Women philanthropists in our galleries

by
ABR Arts 06 June 2023
National Gallery of Victoria Great Hall (photograph courtesy of Sailko, Wikimedia Commons).
National Gallery of Victoria Great Hall (photograph courtesy of Sailko, Wikimedia Commons).

Recently, it was disclosed that the National Gallery of Victoria now pays the salaries of ten per cent of its permanent staff from donations. The Art Gallery of New South Wales’s Sydney Modern Project currently derives around a third of its budget from private donors. This dependence on private wealth in the arts is nothing new. But while the spotlight is again on arts philanthropy, perhaps it is time to consider the often overlooked but significant contribution of women art philanthropists in Australia. Here, we see arts philanthropy as social influence and the exercise of social power – forms of agency historically denied to women.

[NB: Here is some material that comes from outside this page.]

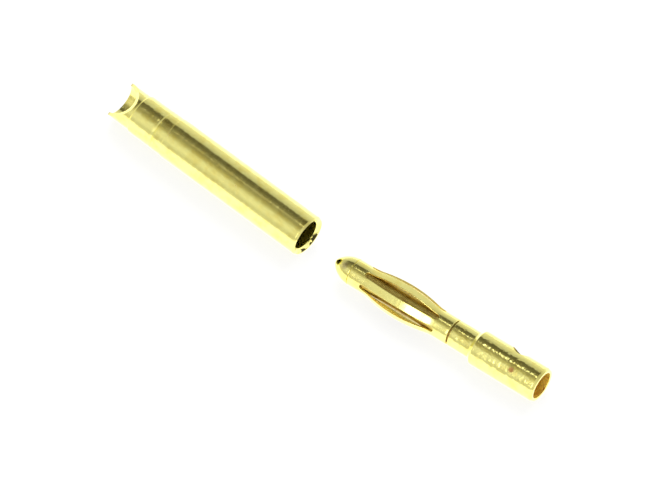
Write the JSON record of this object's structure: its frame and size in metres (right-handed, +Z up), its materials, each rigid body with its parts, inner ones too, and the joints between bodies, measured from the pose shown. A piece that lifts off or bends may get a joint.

Mab Grimwade and Elisabeth Murdoch made significant contributions to the NGV’s development. Alongside their male contemporaries, they helped put the NGV on the map. Sunday Reed and her husband, John, enhanced the status and accessibility of home-grown modern art. In the 1970s, Sheila Cruthers and Janet Holmes á Court transformed Western Australia’s art catalogues through their diverse collections of women’s and Indigenous artworks. The walls of the Art Gallery of South Australia are lined with acquisitions made possible by the $38 million dual bequests of Diana Ramsay and her husband, James. Queensland’s modern art scene owes a significant debt to Win Schubert, who helped establish the state’s Gallery of Modern Art in 1984. She left the institution a bequest of $35 million in 2020.